A full CRC unit is comprised of 350 personnel and has equipment worth approximately $270 million, including 177 vehicles, two TPS-75 Radars, three Ground Multi-band Satellite Terminals, four Operations Modules, 22 power generators, five fuel trucks, and nine shelters.

CRCs are mobile and modular, giving the Air Force the flexibility to transport the system anywhere in the world and tailor it to specific needs.

"Given the breadth of the 552nd Air Control Wing, the addition of CRCs has greatly increased the number of available options for meeting the C2 and battle management requirements of combatant commanders. If a persistent, comm-intensive solution is needed, we can accomplish that with a CRC. If a more flexible, rapidly deployable platform is required, we can provide AWACS to meet mission requirements," said Col. Scott Fischer, commander, 552 ACG.

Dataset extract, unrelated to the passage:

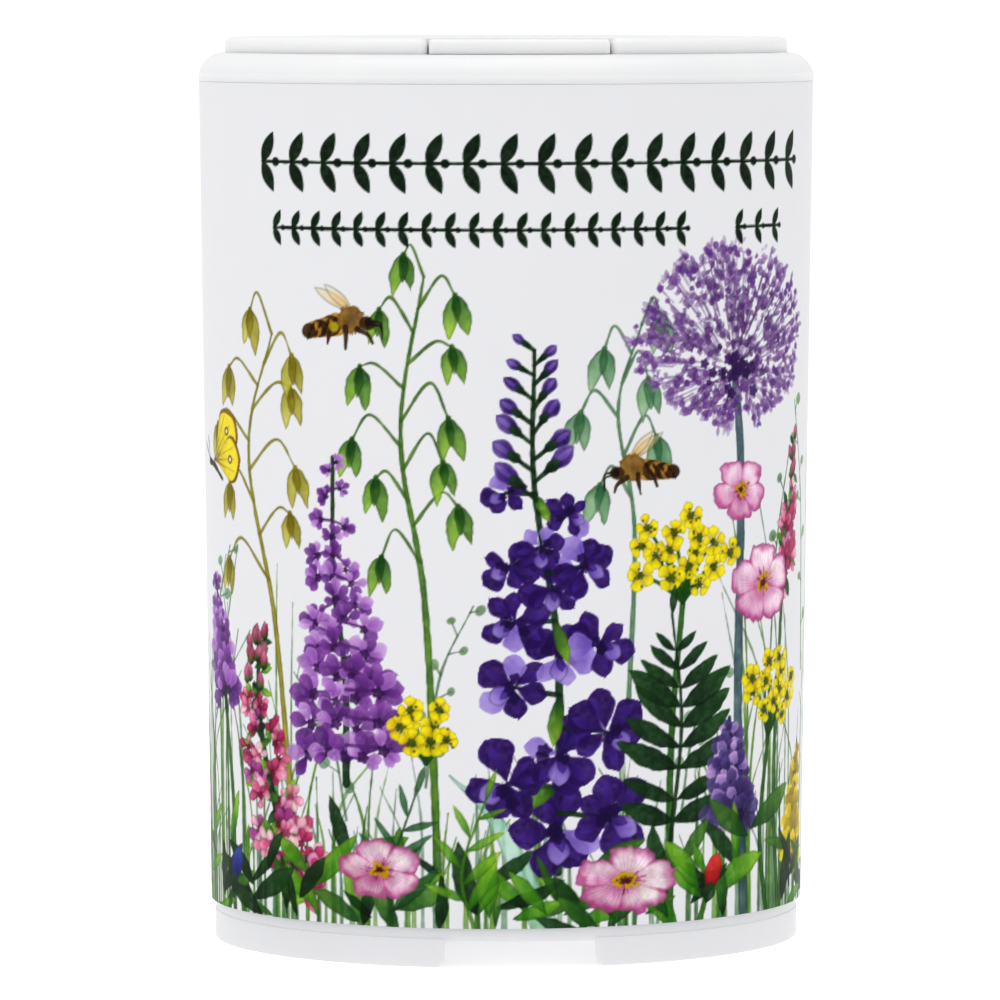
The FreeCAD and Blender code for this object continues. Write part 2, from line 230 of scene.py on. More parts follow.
def between(root, tip, width, tone, **look):
    """A petal or leaf from its root to its tip."""
    away = np.subtract(tip, root)
    long = np.hypot(*away)
    petal(root, math.degrees(math.atan2(away[1], away[0])), long, width * long, *tone, **look)


# Colours, as painted -------------------------------------------------------------------------


def rgb(red, green, blue):
    """A colour given by numbers up to 255."""
    return red / 255, green / 255, blue / 255


INK = rgb(4, 26, 8)
VIOLET, VIOLET_MID, VIOLET_PALE = rgb(42, 12, 88), rgb(86, 52, 158), rgb(166, 146, 212)
MAUVE, MAUVE_MID, MAUVE_PALE = rgb(78, 30, 108), rgb(146, 84, 172), rgb(206, 172, 222)
GLOBE, GLOBE_MID, GLOBE_PALE = rgb(84, 38, 122), rgb(146, 92, 180), rgb(208, 178, 226)
PINK, PINK_MID, PINK_PALE = rgb(152, 28, 78), rgb(214, 84, 136), rgb(248, 202, 216)
ORCHID, ORCHID_PALE = rgb(140, 40, 122), rgb(214, 122, 184)
BLUSH, BLUSH_PALE = rgb(186, 84, 146), rgb(248, 232, 240)
YELLOW, YELLOW_PALE = rgb(196, 168, 6), rgb(244, 228, 26)
ORANGE = rgb(222, 140, 16)
GREEN, GREEN_PALE = rgb(26, 76, 24), rgb(108, 156, 56)
BRIGHT, BRIGHT_PALE = rgb(48, 118, 16), rgb(156, 200, 58)
DARK, DARK_PALE = rgb(8, 36, 14), rgb(40, 88, 36)
SAGE, SAGE_PALE = rgb(58, 112, 72), rgb(160, 196, 150)
TEAL, TEAL_PALE = rgb(60, 136, 106), rgb(198, 228, 212)
OLIVE, OLIVE_PALE = rgb(126, 116, 14), rgb(206, 200, 92)
BLUEGREEN, BLUEGREEN_PALE = rgb(36, 62, 76), rgb(122, 150, 150)
BROWN, BROWN_PALE, GOLD = rgb(38, 20, 6), rgb(84, 52, 20), rgb(216, 164, 62)
RED, RED_PALE = rgb(170, 14, 26), rgb(232, 84, 70)
BLUE, BLUE_PALE = rgb(24, 28, 120), rgb(112, 128, 220)
LEAVES = [(GREEN, GREEN_PALE), (BRIGHT, BRIGHT_PALE), (DARK, DARK_PALE)]
MAUVES = (MAUVE, MAUVE_MID, MAUVE_PALE)
DUSKY = (rgb(46, 30, 84), rgb(104, 88, 150), MAUVE_PALE)
GOLDEN = (OLIVE, YELLOW, YELLOW_PALE)
PINKS = [(PINK, PINK_MID, PINK_PALE), (ORCHID, ORCHID_PALE, PINK_PALE), (PINK_MID, PINK_PALE, PINK_PALE)]


# Plants --------------------------------------------------------------------------------------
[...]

The 726th Air Control Squadron from Mountain Home AFB is currently proving the capabilities of a forward-located CRC.

Led by the 726 ACS Commander, Lieutenant Col. Bryan Gates, 197 Airmen deployed to Joint Base Balad, Iraq in September 2008 to spend almost five months operating a CRC in this forward location. The combined efforts of the 726 ACS and several other contributing squadrons came together as the 727th Expeditionary Air Control Squadron, or "Kingpin," said Colonel Gates, who serves as the in-country commander for the 727 EACS.

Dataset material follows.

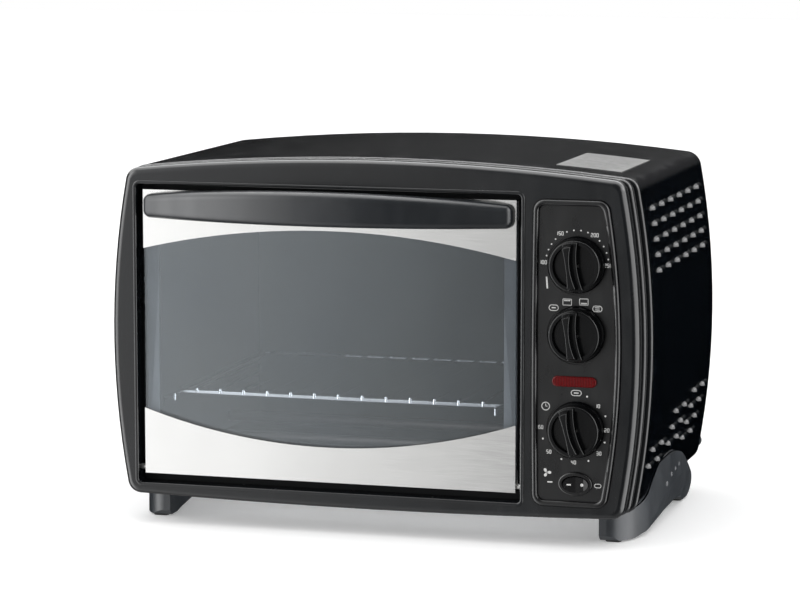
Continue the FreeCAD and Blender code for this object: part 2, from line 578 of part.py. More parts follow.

"This is not a new mission for the CRCs; they started operating out of Kuwait in 1994 and moved into Afghanistan and Iraq in 2003 in support of Operations ENDURING FREEDOM and IRAQI FREEDOM. Their continual presence is crucial to providing combatant commanders with ongoing airspace management and control in support of daily operations," said Colonel Fischer.

Their mission at this forward location is "to control the skies over Iraq, while providing battle management command and control (BMC2) of Airpower supporting the Ground Component Commander," according to Colonel Gates.

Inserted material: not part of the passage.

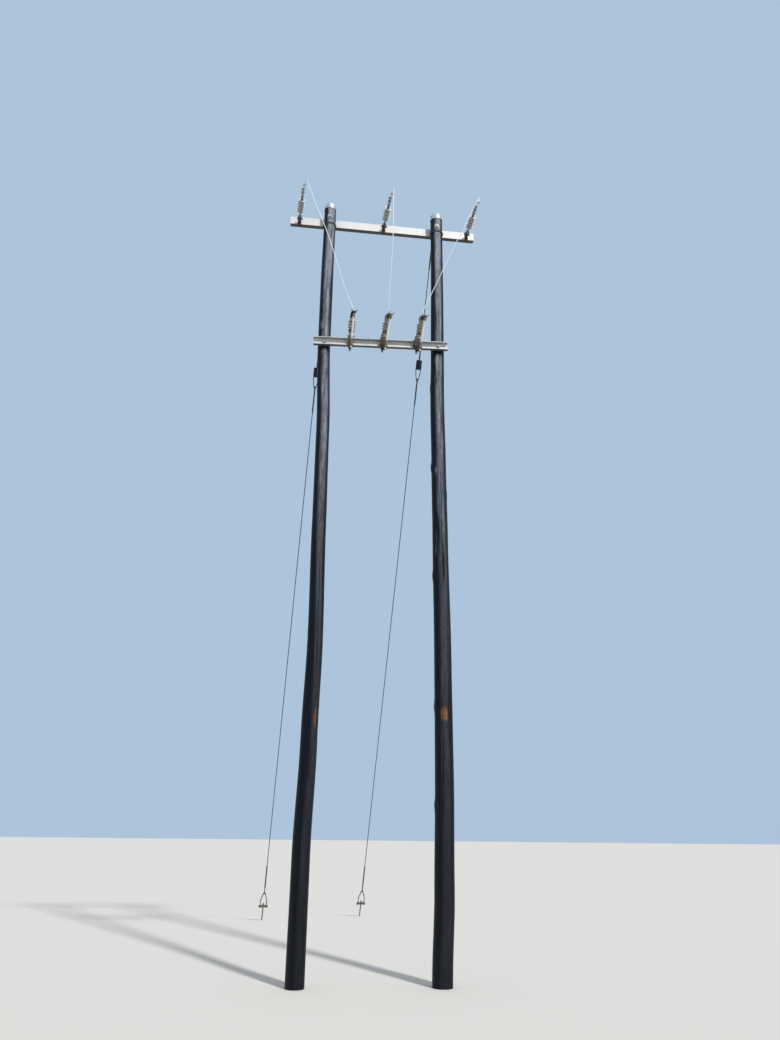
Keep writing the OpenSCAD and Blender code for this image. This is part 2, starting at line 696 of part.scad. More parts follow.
// The fuse tube's castings: below, a split clamp with the trunnion and the flipper;
// above, the contact cap with the hook-stick ring
module fuse_carrier(i) {
    top = cutout_l / 2;
    low = trunnion_z;
    color([0.6, 0.5, 0.36])
    at_cutout(i)
    translate([0, -tube_gap, 0]) {
        difference() {
            union() {
                translate([0, 0, low - 8]) cylinder(r = tube_r + 4.5, h = 44);
                plate_x(soften([
                    [8, low + 34], [8, low - 8], [hinge_back - 2, low - 13], [hinge_back + 10, low - 9],
                    [hinge_back + 11, low + 5], [hinge_back + 2, low + 15], [hinge_back - 6, low + 34]
                ], 5), 22);
                plate_x(soften([[-10, low + 27], [-10, low + 3], [-29, low + 6], [-29, low + 24]], 4), 16);
                translate([0, hinge_back, low]) disc_x(7, 56);
            }
            translate([0, 0, low - 20]) cylinder(r = tube_r + 0.2, h = 80);
            translate([-1.5, -40, low - 10]) cube([3, 30, 60]);
        }
        translate([0, -23, low + 15]) disc_x(3.5, 32);
        translate([8, -23, low + 15]) rotate([0, 90, 0]) cylinder(r = 7, h = 6, $fn = 6);
        plate_x(soften([
            [hinge_back + 6, low - 6], [tube_r + 2, low - 2], [tube_r + 2, low - 33], [-5, low - 37],
            [-5, low - 41], [tube_r + 4, low - 40], [hinge_back + 2, low - 30]
        ], 3), 9);
        difference() {
            union() {
                rotate_extrude()
                    polygon([
                        [tube_r + 0.2, top - 8], [15, top - 8], [15.5, top - 6], [15.5, top + 8],
                        [14, top + 12], [14, top + 26], [15.5, top + 28], [15.5, top + 33],
                        [12, top + 36], [0, top + 36], [0, top + 2], [tube_r + 0.2, top + 2]
                    ]);
                translate([0, -36, top + 8]) disc_x(pull_ring_r + 8, 8);
                plate_x(soften([[-13.5, top - 6], [-13.5, top + 25], [-22, top + 22], [-22, top - 2]], 3), 10);
            }
            translate([0, -36, top + 8]) disc_x(pull_ring_r, 12);
        }
    }
}

// The tube is open at its lower end
module fuse_tube(i) {
    length = cutout_l / 2 - trunnion_z + 31;
    color([0.85, 0.85, 0.8])
    at_cutout(i)
    translate([0, -tube_gap, trunnion_z - 30])
    difference() {
        cylinder(r = tube_r, h = length);
        translate([0, 0, -1]) cylinder(r = tube_r - 4, h = length - 25);
    }
}

// Stays. In a stay's own frame +Z runs down the wire from the tie-off on the pole,
// and Y is level.

function stay_start(side) =
    let (r = trunk_r(side, stay_z) + stay_d / 2 + 1.6, a = STAY_TIE_DEG[side])
    [trunk_x(side, stay_z) + r * cos(a), r * sin(a), stay_z];
function stay_run(side) = STAY_ANCHOR[side] - stay_start(side);
function stay_length(side) = norm(stay_run(side));

module on_stay(side, s) {
    run = stay_run(side);
    translate(stay_start(side))
    rotate([0, acos(run[2] / norm(run)), atan2(run[1], run[0])])
    translate([0, 0, s])
        children();
}

// A wire loop in the XZ plane: a half turn about the origin and two legs that
// close in on the axis at height far, on the side that dir points to
function loop_path(r, straight, far, dir) = concat(
    [for (p = [[-4, far], [-r * 0.55, far * 0.72 + straight * 0.28], [-r, straight]])
        [p[0], 0, dir * p[1]]],
    [for (a = [180 : 22.5 : 360]) [r * cos(a), 0, dir * r * sin(a)]],
    [for (p = [[r, straight], [r * 0.55, far * 0.72 + straight * 0.28], [4, far]])
        [p[0], 0, dir * p[1]]]
);

module stay_top(side) {
    end = STAY_INSULATOR_S[side] - 210;
    wrap_r = trunk_r(side, stay_z) + stay_d / 2 + 1.6;
    color([0.45, 0.46, 0.48]) {
        for (k = [0, 1])
            translate([trunk_x(side, stay_z), 0, stay_z - k * (stay_d + 1)])
            rotate_extrude()
                translate([wrap_r, 0]) circle(r = stay_d / 2);
        on_stay(side, 0) {
            translate([0, 0, 2]) cylinder(r = stay_d / 2 + 4, h = 440);
            translate([0, 0, 440]) cylinder(r = stay_d / 2, h = end - 440);
            translate([0, 0, end - 380]) cylinder(r = stay_d / 2 + 5, h = 390);
        }
        on_stay(side, STAY_INSULATOR_S[side] + 12)
            bar(loop_path(loop_r, 90, 250, -1), stay_d / 2, [0, 1, 0]);
    }
}

module stay_insulator(side) {
    h = stay_insulator_l / 2;
    r = stay_insulator_r;
    groove = stay_d / 2 + 2;
    color([0.2, 0.13, 0.12])
    on_stay(side, STAY_INSULATOR_S[side])
    difference() {
        rotate_extrude()
            polygon([[0, -h], [r - 8, -h], [r, -h + 8], [r, -10], [r - 6, -4], [r - 6, 4],
                     [r, 10], [r, h - 8], [r - 8, h], [0, h]]);
        for (turn = [0, 1])
            rotate([turn * 180, 0, turn * 90]) {
                translate([0, 0, 12]) rotate([90, 0, 0])
                    rotate_extrude(angle = 180) translate([loop_r, 0]) circle(r = groove);
                for (s = [-1, 1])
                    translate([s * loop_r, 0, -h - 1]) cylinder(r = groove, h = h + 13);
            }
    }
}

module stay_wire(side) {
    start = STAY_INSULATOR_S[side] + 210;
    bow = stay_length(side) - bow_s;
    color([0.45, 0.46, 0.48]) {
        on_stay(side, STAY_INSULATOR_S[side] - 12)
            rotate([0, 0, 90]) bar(loop_path(loop_r, 90, 250, 1), stay_d / 2, [0, 1, 0]);
        on_stay(side, start - 10) {
            cylinder(r = stay_d / 2 + 5, h = 390);
            translate([0, 0, 380]) cylinder(r = stay_d / 2, h = bow - start - 490);
            translate([0, 0, bow - start - 500]) cylinder(r = stay_d / 2 + 5, h = 400);
        }
        on_stay(side, bow - 2)
            bar(loop_path(17, 30, 150, -1), stay_d / 2, [0, 1, 0]);
    }
}

module stay_bow(side) {
    l = stay_length(side);
    leg = bow_s - crosshead_s;
    color([0.5, 0.5, 0.5])
    on_stay(side, l - bow_s)
    union() {
        bar([
            [0, -bow_w, leg + 40], [0, -bow_w, leg - 100], [0, -bow_w * 0.7, leg - 160],
            [0, -20, 30], [0, -15, 9], [0, -8, 2], [0, 0, 0], [0, 8, 2], [0, 15, 9],
            [0, 20, 30], [0, bow_w * 0.7, leg - 160], [0, bow_w, leg - 100], [0, bow_w, leg + 40]
        ], 8, [1, 0, 0]);
        difference() {
            translate([-17, -bow_w - 26, leg]) cube([34, 2 * bow_w + 52, 20]);
            translate([0, 0, leg - 5]) cylinder(r = 11, h = 30);
        }
        for (s = [-1, 1])
            translate([0, s * bow_w, leg + 20]) cylinder(r = 14, h = 12, $fn = 6);
    }
}

module stay_rod(side) {
    l = stay_length(side);
    color([0.42, 0.38, 0.34])
    difference() {
        on_stay(side, l - crosshead_s) {
            translate([0, 0, -50]) cylinder(r = 10, h = crosshead_s + 120);
            translate([0, 0, -18]) cylinder(r = 18, h = 16, $fn = 6);
        }
        translate(STAY_ANCHOR[side] - [300, 300, 600]) cube(600);
    }
}

pole(0);  // pole_left
pole(1);  // pole_right
pole_cap(0);  // pole_cap_left
pole_cap(1);  // pole_cap_right
upper_arm();
lower_arm();
upper_arm_bolts();
lower_arm_bolts();
for (i = [0 : 2]) {
    strain_bracket(i);
    shackle(i);
    strain_insulator(i);
    strain_clamp(i);
    line_tap(i);
    jumper(i);
    cutout_bracket(i);
    cutout_insulator(i);
    cutout_irons(i);
    fuse_carrier(i);
    fuse_tube(i);
}
for (side = [0, 1]) {
    stay_top(side);
    stay_insulator(side);
    stay_wire(side);
    stay_bow(side);
    stay_rod(side);
}
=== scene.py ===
import bpy
import math
import numpy as np
from mathutils import Matrix


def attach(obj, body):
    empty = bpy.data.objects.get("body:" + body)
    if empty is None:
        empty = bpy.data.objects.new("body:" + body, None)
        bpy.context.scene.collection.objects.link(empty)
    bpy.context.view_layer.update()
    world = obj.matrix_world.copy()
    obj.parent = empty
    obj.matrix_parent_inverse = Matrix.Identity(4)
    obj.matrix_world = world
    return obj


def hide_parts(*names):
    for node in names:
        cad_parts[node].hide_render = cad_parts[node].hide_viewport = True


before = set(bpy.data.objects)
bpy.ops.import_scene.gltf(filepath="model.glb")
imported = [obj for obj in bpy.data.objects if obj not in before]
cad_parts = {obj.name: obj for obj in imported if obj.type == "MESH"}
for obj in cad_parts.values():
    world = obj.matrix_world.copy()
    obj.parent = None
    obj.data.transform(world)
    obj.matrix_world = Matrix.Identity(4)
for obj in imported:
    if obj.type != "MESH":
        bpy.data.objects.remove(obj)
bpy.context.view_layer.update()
scene = bpy.context.scene
scene.view_settings.view_transform = "Standard"
sides = ["left", "middle", "right"]


# turn by deg about x, y or z: cos on the diagonal of the other two axes, -sin and sin beside it
def turn(axis, deg):
    i, j = (("xyz".index(axis) + k) % 3 for k in (1, 2))
    m, a = np.eye(3), math.radians(deg)
    m[i, i] = m[j, j] = math.cos(a)
    m[i, j], m[j, i] = -math.sin(a), math.sin(a)
    return m


# each vector over its own length
def unit(v):
    v = np.asarray(v, float)
    return v / np.linalg.norm(v, axis=-1, keepdims=True)


# camera: its place and turn come from the vanishing points of the poles and the arms
camera = {"place": (0.0086, -9.2887, 1.6), "yaw": 5.5, "pitch": 20.234, "roll": 0.704,
          "focal": 812.0, "longSide": 1040, "farEnd": 200}    # focal and longSide in pixels


# the view runs along +Y, is pitched up, turned to the right by yaw and rolled about its own line
def makeCamera(c):
    m = np.eye(4)
    m[:3, :3] = turn("z", -c["yaw"]) @ turn("x", 90 + c["pitch"]) @ turn("z", c["roll"])
    m[:3, 3] = c["place"]
    data = bpy.data.cameras.new("camera")
    data.lens = c["focal"] * data.sensor_width / c["longSide"]
    data.clip_end = c["farEnd"]
    thing = bpy.data.objects.new("camera", data)
    thing.matrix_world = Matrix(m.tolist())
    scene.collection.objects.link(thing)
    scene.camera = thing


makeCamera(camera)
print("camera done")


# mesh tools: a shell is an array of points with a list of faces

# rings of points, rows by columns, joined by quads; each ring closes on itself, and a shut end has a face
def skin(rings, shut=(True, True), loop=False):
    rings = np.asarray(rings, float)
    rows, cols = rings.shape[:2]
    r, c = np.meshgrid(np.arange(rows if loop else rows - 1), np.arange(cols), indexing="ij")
    n, up = (c + 1) % cols, (r + 1) % rows
    faces = np.stack([r * cols + c, r * cols + n, up * cols + n, up * cols + c], -1)
    faces = faces.reshape(-1, 4).tolist()
    ends = [range(cols)[::-1], range((rows - 1) * cols, rows * cols)]
    faces += [list(end) for end, face in zip(ends, shut) if face and not loop]
    return rings.reshape(-1, 3), faces


# points times the axes, then plus the place, for one shell or a list of them
def moved(shell, place=(0, 0, 0), axes=None):
    if isinstance(shell, list):
        return [moved(s, place, axes) for s in shell]
    points = shell[0] if axes is None else shell[0] @ np.asarray(axes).T
    return points + np.asarray(place, float), shell[1]


# one piece from one or more shells, riding on a body of the frame
def putMesh(name, shells, material, body="structure", replaces=None, sharp=35, attributes=None):
    shells = shells if isinstance(shells, list) else [shells]
    starts = np.cumsum([0] + [len(s[0]) for s in shells])
    points = np.vstack([s[0] for s in shells])
    faces = [[int(start) + v for v in face] for s, start in zip(shells, starts) for face in s[1]]
    mesh = bpy.data.meshes.new(name)
    mesh.from_pydata(points.tolist(), [], faces)
    mesh.polygons.foreach_set("use_smooth", np.ones(len(mesh.polygons), bool))
    for key, values in (attributes or {}).items():
        values = np.asarray(values, float).ravel()
        mesh.attributes.new(key, "FLOAT", "POINT").data.foreach_set("value", values)
    mesh.materials.append(material)
    mesh.update()
    mesh.set_sharp_from_angle(angle=math.radians(sharp))
    thing = bpy.data.objects.new(name, mesh)
    scene.collection.objects.link(thing)
    if body:
        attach(thing, body)
    if replaces:
        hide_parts(replaces)
    return thing


square = np.array([(-1, -1), (1, -1), (1, 1), (-1, 1)])    # a plate's corners, in half sides


# equal steps of a full turn
def angles(count):
    return np.linspace(0, 2 * math.pi, count, endpoint=False)


# rows of (radii, height) put on the rays at the angles a: (r cos a, r sin a, z)
def rayRings(rows, a):
    return np.array([np.stack([r * np.cos(a), r * np.sin(a), 0 * a + z], -1) for r, z in rows])


# a profile of (radius, height) turned about local Z: (r cos a, r sin a, h)
def spun(profile, turns=64):
    return skin(rayRings(profile, angles(turns)))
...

"The squadron is comprised of personnel with 27 different Air Force Specialty Codes working in unison to get the mission done 24/7, 365," said Colonel Gates. "We enable Airpower to support our Army brethren on the ground, be it through kinetic strikes or surveillance of assigned Named Areas of Interest," he said.

The 24-hour operation of the CRC that is required in theater is a challenge the ACS Airmen have become accustomed to. "That is what a CRC does for a living," Colonel Gates said.

It is clear that the 727 EACS has mastered the continuous operations tempo. As of Nov 10, Kingpin had recorded "a 100 percent system up time for over eight weeks," said Colonel Gates, and had "safely controlled over 15,216 sorties."

Despite aging equipment and a smaller workforce, these statistics have remained consistently high throughout five years of combat service in Iraq, according to Colonel Fischer.

"I have the best Airmen in the United States Air Force working with me. They are the first to step up to any task," Colonel Gates said. "As a commander, there is no better unit."

The 727 EACS has had to take a remarkably big step in order to operate successfully at this tempo. Maintenance Airmen work around the clock to "keep air control equipment and systems operational and properly maintained so air power can be delivered anytime, anywhere," said Capt. Justin Monday, chief of maintenance, 727 EACS.

"I manage the best communication and maintenance personnel in the Air Force who maintain continuous operational capability, 24-hours-per-day, of tactical radar, satellite, radio, network, data link, digital, generator, supply, vehicle, and heating, ventilation and air conditioning systems and equipment," said Captain Monday. "The direct result is air battle management for every aircraft within our reach, getting bombs on target, and maintaining air superiority while providing an instantaneous and continuous air picture to the Combined Air Operations Center and the Combined Forces, Air Component Commander," he added.

Providing continuous BMC2 to commanders in theater requires Airmen in the air control squadrons to deploy frequently. "We have an individual who has deployed five times in the last five years," said Colonel Gates. "We are used to the dust and the weather and the long work days."

"The overall challenge is the comfort levels," said Tech. Sgt. Ray Hutchens, surveillance technician, 727 EACS. "No food is ever as good as Mom makes and deployed locations are never as good as our home station. However, we all know why we're here and all thrive on the opportunity to 'do our part.' We have an outstanding squadron that takes care of their people and does what it can to relieve deployment stress," Sergeant Hutchens added.

"Being away from family and friends for a long time, working in a very hazardous environment, living in very close quarters, working long hours and not getting as much sleep as you may need" are all challenges that contribute to deployment stress, according to Tech. Sgt. Eric Sexton, surveillance technician, 727 EACS.

However, the sacrifices of deployment are for a worthy cause. "The big picture is to ensure the sovereignty of the Iraq air space and to one day hand over this country's air space to the Iraqi controllers," said Sergeant Sexton. "The most rewarding part about being deployed is knowing that I am a part of an organization that is making a positive change to a country in need," he added.

Colonel Gates agreed. "Our efforts have enabled the Army and Air Force to roll up Al Qaeda members throughout Iraq with minimal losses."

"It is rewarding to know that I am protecting my family and friends back home from the threat of international terrorism," said Capt. Buczynskyj.

The bottom-line according to Sergeant Hutchens: "The men and women of the 727 EACS recognize the significance of our mission and we're dedicated to its success. We work hard as a cohesive unit, accomplishing all required objectives - 24/7. Kingpin rocks!"